FAQ: Glutathione (GSSG/GSH) Assay

Q: Can this kit be used with samples from any species?

A: Yes, our Total Glutathione Assay is not species specific and should work with any biological protein sample because it measures enzymatic activity rather than protein structure.


Q: Is it possible to test samples that have been stored frozen?

A: Two months at -80ºC generally the longest most antioxidant samples should be stored, but we recommend testing fresh samples wherever possible for the best results.


Q: Can serum be used with this assay?

A: Serum samples are compatible with the Total Glutathione Assay but the levels are likely to be below the detection limit of the kit.  Better results might be obtained with our Total Antioxidant Capacity Assay #STA-360.


Q: Is there any interference from hemoglobin when using liver samples?

A: Hemoglobin will not interfere with the assay, but tissue perfusion is recommended because blood has a high GSH level that can interfere with the assay results.   The product manual contains guidelines for tissue sample preparation.


Q: Are samples in EDTA and sulfosalicylic acid compatible with the assay?

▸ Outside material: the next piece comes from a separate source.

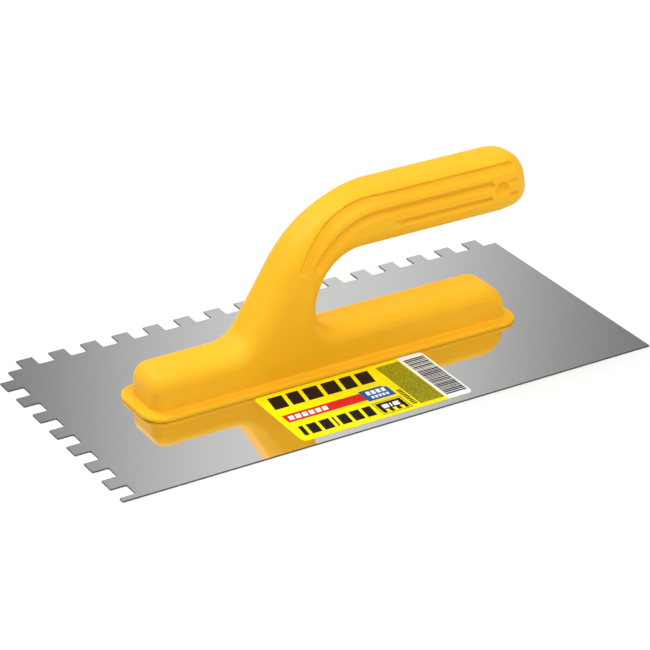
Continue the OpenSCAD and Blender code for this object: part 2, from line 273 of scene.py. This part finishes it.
# ---------------------------------------------------------------- handle: the mesh
def surface_net(axes, field):
    """Points and four-sided faces of the surface field = 0 on a grid with the given coordinates.
    Each grid edge that crosses the surface gives a point to its four cells, and a face between them."""
    shape = np.array(field.shape) - 1
    cells = int(np.prod(shape))
    total, count, quads = np.zeros((cells, 3)), np.zeros(cells), []
    for axis in range(3):
        n = field.shape[axis]
        a, b = np.take(field, range(n - 1), axis), np.take(field, range(1, n), axis)
        at = np.argwhere((a < 0) != (b < 0))
        fa, fb = a[tuple(at.T)], b[tuple(at.T)]
        point = np.stack([axes[k][at[:, k]] for k in range(3)], 1)
        point[:, axis] += fa / (fa - fb) * (axes[axis][at[:, axis] + 1] - point[:, axis])
        u, v = [(1, 2), (2, 0), (0, 1)][axis]
        ring = []
        for du, dv in ((0, 0), (-1, 0), (-1, -1), (0, -1)):
            cell = at.copy()
            cell[:, u] += du
            cell[:, v] += dv
            flat = np.ravel_multi_index(tuple(cell.T), tuple(shape))
            for k in range(3):
                total[:, k] += np.bincount(flat, point[:, k], cells)
            count += np.bincount(flat, minlength=cells)
            ring.append(flat)
        quad = np.stack(ring, 1)
        quads.append(np.where((fa < 0)[:, None], quad, quad[:, ::-1]))
    used = np.flatnonzero(count)
    index = np.full(cells, -1)
    index[used] = np.arange(len(used))
    return total[used] / count[used, None], index[np.concatenate(quads)]


def slope(shape, points, step=0.04):
    """Gradient of a shape at points."""
    out = np.zeros_like(points)
    for k in range(3):
        offset = np.zeros(3)
        offset[k] = step
        out[:, k] = (shape(*(points + offset).T) - shape(*(points - offset).T)) / (2 * step)
    return out


def settle(shape, points, rounds=3, reach=0.5, flattest=0.1, tiny=1e-6):
    """Moves points onto the surface of a shape and returns them with their unit normals."""
    for _ in range(rounds):
        g = slope(shape, points)
        move = shape(*points.T)[:, None] * g / np.maximum((g * g).sum(1), flattest)[:, None]
        points = points - np.clip(move, -reach, reach)
    g = slope(shape, points)
    return points, g / np.maximum(np.linalg.norm(g, axis=1), tiny)[:, None]


def spread(low, high, step):
    return np.linspace(low, high, max(2, round((high - low) / step)) + 1)


# The grid is finer round the bend, the tip, the flange and the grip.
COARSE, FINE = ((0.95, 0.62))
BEND_X, TIP_X, FLANGE_Z, GRIP_Z = (-30, 34), 78, 5.5, 48
MARGIN, SIDE_MARGIN, UNDER_MARGIN = 1.5, 1.2, 0.9
SIDE_STEP, FOOT_STEP, STEM_STEP, GRIP_STEP = FINE * 1.15, FINE * 0.7, COARSE * 0.95, FINE * 0.9
x_lines = np.concatenate([
    spread(handle_low[0] - MARGIN, BEND_X[0], COARSE)[:-1],
    spread(BEND_X[0], BEND_X[1], FINE)[:-1],
    spread(BEND_X[1], TIP_X, COARSE)[:-1],
    spread(TIP_X, GRIP_END + MARGIN, FINE),
])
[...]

A: 5% sulfosalicylic acid is compatible with the assay, although we obtained slightly better results with 5% MPA.  Samples in sulfosalicylic acid and EDTA should be fine in the assay as long as the sulfosalicylic acid is 5%.  Concentrations greater than 5% will inhibit the assay, so samples should be diluted 1:10 with 1X Assay Buffer for a 0.5% final concentration, similar to MPA


Q: What is the role of MPA?

A: The metaphosphoric acid (MPA) is used to remove interfering proteins and enzymes from the sample.  It also improves the stability of GSH.


Q: Should the 0.5% MPA in assay buffer used for the standard preparation be prepared directly in assay buffer, or from a 1:10 dilution of the 5% in DI water?

A: The 0.5% MPA solution used for diluting the standards can be prepared either way.


Q: Where in the protocol is the ethanol used?

A: Ethanol was previously used in an optional protocol and is no longer required for this kit.


Q: Can you explain how to make the graph? 

A: Two graphs will be made.  The first graph is OD vs time and this graph will have 8 lines, one for each standard concentration (Figure 2 in the product manual).  The slope is then calculated for each of these lines, resulting in 8 values, one for each standard concentration.  The slope for the 0 standard is used as background and is subtracted from each of the other 7 slopes to give the net slope values.  The net slope values are then plotted on a new graph as net slope vs. concentration (Figure 3 in the product manual).  The unknown samples will be plotted as OD vs. time, similar to the first graph.  After calculating the net slope for each of the unknowns, the values are compared to the second graph (net slope vs. concentration of the standards) to determine the GSSG concentration for each unknown.